The Killing of a Sacred Deer is a film that toys with the idea of men who want to play God; it shows how fallible mankind his and how arrogance only leads to mistakes and it does so by over-exaggerating the dynamics between all the characters.
The plot follows the rules set for thrillers. There is suspense and there is the tragic and the climatic end that restores the status quo. Unfortunately, however, it can be quite difficult to connect with this film due to the dialogue that seem quite sterile and too staged, along with a plot that is too unrealistic. The atmosphere that is created is surreal and the audience feels uneasy while watching the events unfold.
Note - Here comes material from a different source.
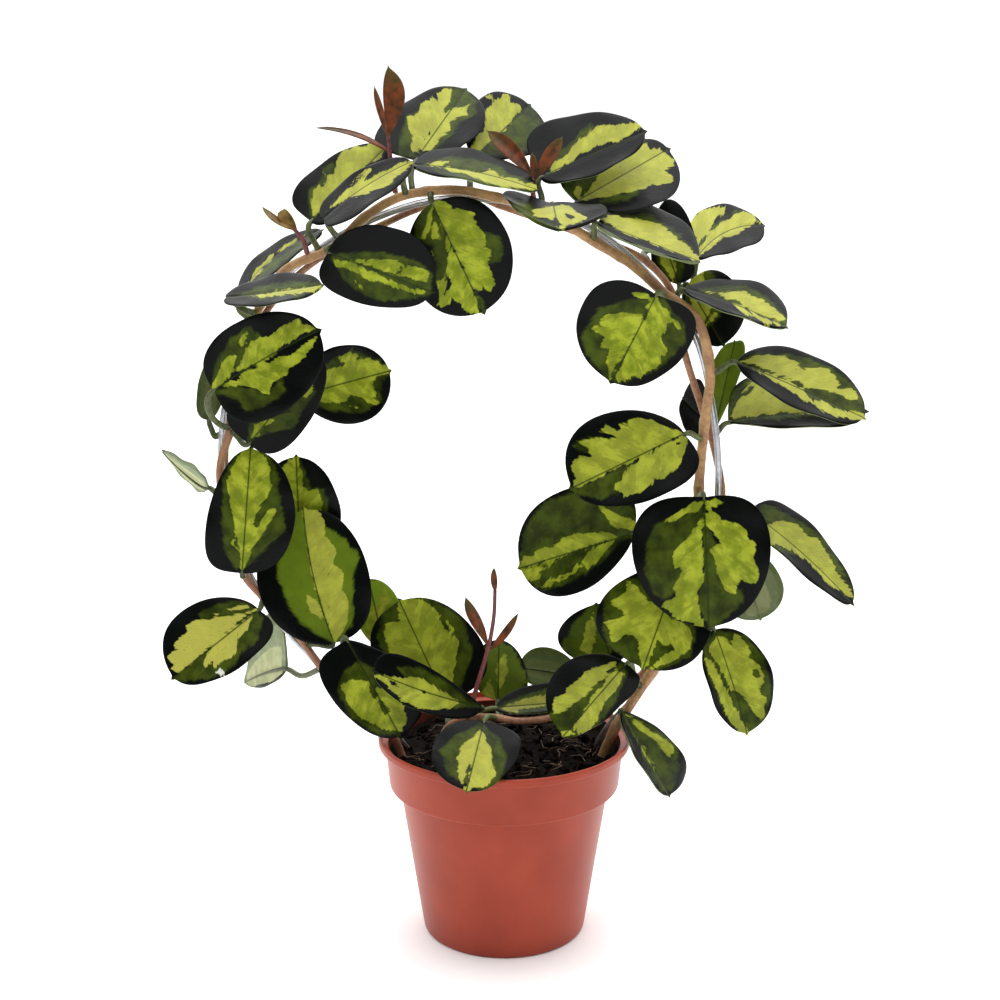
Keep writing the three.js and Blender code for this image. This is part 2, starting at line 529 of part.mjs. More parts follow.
// A small leaf without a petiole of its own, its base sunk in the stalk.
function youngLeafGeometry(leaf) {
  const blade = bladeSurface(leaf);
  const geometry = new THREE.CylinderGeometry(1, 1, 1, YOUNG_SIDES, YOUNG_STATIONS.length - 1);
  const corners = geometry.attributes.position;
  for (let i = 0; i < corners.count; i += 1) {
    const t = YOUNG_STATIONS[Math.round((corners.getY(i) + 0.5) * (YOUNG_STATIONS.length - 1))];
    const centre = blade(0, t);
    const along = blade(0, Math.min(t + 0.05, 1)).sub(blade(0, t - 0.05)).normalize();
    const side = blade(0.5, 0.5).sub(blade(-0.5, 0.5));
    side.addScaledVector(along, -side.dot(along)).normalize();
    const least = t < 0.1 ? 0.8 : LEAST_HALF_WIDTH;
    const s = corners.getX(i);
    const edge = blade(s, t);
    const narrow = edge.distanceTo(centre) < least * Math.abs(s);
    const place = narrow ? centre.addScaledVector(side, s * least) : edge;
    place.addScaledVector(side.cross(along).normalize(), corners.getZ(i) * 0.5 * YOUNG_BLADE_THICKNESS);
    corners.setXYZ(i, place.x, place.y, place.z);
  }
  geometry.computeVertexNormals();
  return geometry;
}

const vine = new THREE.Group();

function add(name, geometry, finish) {
  const mesh = new THREE.Mesh(geometry, finish());
  mesh.name = name;
  vine.add(mesh);
}

const buried = [
  [WIRE_CURVE, WIRE_RADIUS, WIRE_SIDES, WIRE_STEPS],
  [STEM_A_CURVE, STEM_A_RADIUS, STEM_SIDES, STEM_STEPS],
  [STEM_B_CURVE, STEM_B_RADIUS, STEM_SIDES, STEM_STEPS],
];

add('pot', potGeometry(), FINISH.pot);
add('soil', soilGeometry(buried.map((run) => channelGeometry(...run))), FINISH.soil);
add('hoop_wire', tube(WIRE_CURVE, WIRE_RADIUS, WIRE_SIDES, WIRE_STEPS), FINISH.wire);
add('stem_a', tube(STEM_A_CURVE, STEM_A_RADIUS, STEM_SIDES, STEM_STEPS), FINISH.stem);
add('stem_b', tube(STEM_B_CURVE, STEM_B_RADIUS, STEM_SIDES, STEM_STEPS), FINISH.stem);
for (const leaf of LEAVES) add(`leaf_${leaf.id}`, leafGeometry(leaf), FINISH.leaf);
for (const shoot of SHOOTS) add(`shoot_${shoot.id}`, shootGeometry(shoot), FINISH.shoot);

export default vine;
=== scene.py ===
"""A variegated wax vine trained round a wire hoop in a plastic nursery pot, dressed for a studio picture.

Millimetres while a shape is worked out, metres in the meshes. +Z is up and the viewer is on the -Y side.
Leaves, stems and shoots are placed by points of the reference view, as in the part's own source.
"""

import logging
import math
from dataclasses import dataclass, field
from enum import Enum
from typing import Any, Iterable, Sequence

import bmesh
import bpy
import numpy as np
from mathutils import Matrix, Vector, noise


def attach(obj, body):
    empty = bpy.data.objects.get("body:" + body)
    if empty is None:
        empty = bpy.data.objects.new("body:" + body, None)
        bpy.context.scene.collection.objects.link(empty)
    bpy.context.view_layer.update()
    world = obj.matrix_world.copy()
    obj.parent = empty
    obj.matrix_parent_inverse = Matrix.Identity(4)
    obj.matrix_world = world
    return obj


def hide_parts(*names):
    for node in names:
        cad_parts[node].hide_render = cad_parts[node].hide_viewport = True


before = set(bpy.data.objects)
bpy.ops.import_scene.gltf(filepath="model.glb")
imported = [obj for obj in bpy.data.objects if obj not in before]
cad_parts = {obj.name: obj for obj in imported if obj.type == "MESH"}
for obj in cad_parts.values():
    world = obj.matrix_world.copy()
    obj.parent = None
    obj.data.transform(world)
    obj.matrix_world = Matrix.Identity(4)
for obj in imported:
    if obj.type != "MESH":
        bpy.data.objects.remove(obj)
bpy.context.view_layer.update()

LOG = logging.getLogger("vine")
MM = 0.001
FULL_TURN = 2 * math.pi
WELD = 1e-6
BODY = "root"
Pair = tuple[float, float]
Pixel = tuple[float, float]
Place = tuple[float, float, float]

# The sizes that the part's source drives its solids with, in millimetres.
POT_HEIGHT = 98.0
RIM_RADIUS = 60.0
COLLAR_TOP_RADIUS = 56.7
COLLAR_BOTTOM_RADIUS = 54.8
COLLAR_BOTTOM_HEIGHT = 74.0
BODY_TOP_RADIUS = 50.0
BASE_RADIUS = 39.0
LIP_HEIGHT = 4.0
WALL = 1.4
BASE_THICKNESS = 2.6
DRAIN_RADIUS = 4.0
DRAIN_CIRCLE = 25.0
DRAIN_COUNT = 6
SOIL_HEIGHT = 89.0
SOIL_CROWN = 2.0
CLEARANCE = 0.3
STEM_A_RADIUS = 2.3
STEM_B_RADIUS = 1.7
WIRE_RADIUS = 1.1
PETIOLE_RADIUS = 1.35
BLADE_THICKNESS = 1.3
SHOOT_RADIUS = 1.1

# The blade's outline: where its round body ends, where its point starts and how fast the point narrows, and
# the shares of the length between which a blade can be widest.
BODY_END = 0.965
TIP_START = 0.9
TIP_SLOPE = 2.2
WIDEST_RANGE = (0.25, 0.66)


def linear(colour: str, alpha: float = 1.0) -> tuple[float, float, float, float]:
    """Turns an sRGB hex colour to Blender's linear one.

    Args:
        colour: "#rrggbb".
        alpha: the fourth channel.

    Returns:
        Linear red, green, blue and alpha.
    """
    channels = [int(colour[i:i + 2], 16) / 255 for i in (1, 3, 5)]
    red, green, blue = (c / 12.92 if c <= 0.04045 else ((c + 0.055) / 1.055) ** 2.4 for c in channels)
    return red, green, blue, alpha


def add_node(tree: bpy.types.NodeTree, kind: str, inputs: dict[Any, Any] | None = None,
             **settings: Any) -> bpy.types.Node:
    """Adds a node with its settings, input values and links.

    Args:
        tree: the tree that the node joins.
        kind: the node's type, such as "ShaderNodeMath".
        inputs: by input name or number, a value or the output socket to link from.
        **settings: the node's own properties.

    Returns:
        The new node.
    """
    node = tree.nodes.new(kind)
    for name, value in settings.items():
        setattr(node, name, value)
    for key, value in (inputs or {}).items():
        if isinstance(value, bpy.types.NodeSocket):
            tree.links.new(value, node.inputs[key])
        else:
            node.inputs[key].default_value = value
    return node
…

The characters are outlined perfectly. Colin Farrell plays the part of the infallible doctor to a T. Steven is a man who doesn’t believe in making mistakes and when he does and succumbs to his humanity, he tries to overcompensate, just like he does by building a relationship with Martin, after letting his dad die on his operating table. Farrell showcases Dr. Murphy's arrogance as well as his desperation and insecurities brilliantly until the very end, highlighting his character’s determination to save his family.
Nicole Kidman’s character seems like a strong woman, however, she is also a prisoner of her husband’s choices and she complies with all his decisions. The audience knows that she has a career, but it seems like she doesn’t exist outside of her house. In the end, in a delicate power-play move, she is the one who pushes her husband to see that there is only one choice to make to save everyone. Kidman embodies the strength and elegance of Anna Murphy without flaws and what keeps her lucid throughout the tragedy is her unconditional love for her children, even when she is almost crumbling.
A Great revelation is Barry Keoghan, he embraced Martin’s weird behaviour completely. At first his character seems really invested with his relationship with the doctor, however, throughout the film, he becomes more erratic and unhappy with the way he is dismissed by Steven. Keoghan goes all in with his performance, creating around him an uncanny vibe. Martin is the architect of what happens to Steven's family and he is not satisfied until the doctor has to face the most difficult choice of his life.
Keoghan’s performance is outstanding and from the beginning the audience has the feeling that there is something deeply wrong with him. He is completely immersed in his character and his focus on staying through to his performance is admirable.
Being a film about revenge and making someone pay for their mistakes, The Killing of a Sacred Deer goes too far in finding the resolution of the film. The end feels anticlimactic and even though the cast ensemble and the directing are exemplary, the plot seems too sterile and surreal, and the ending too bitter and not satisfying.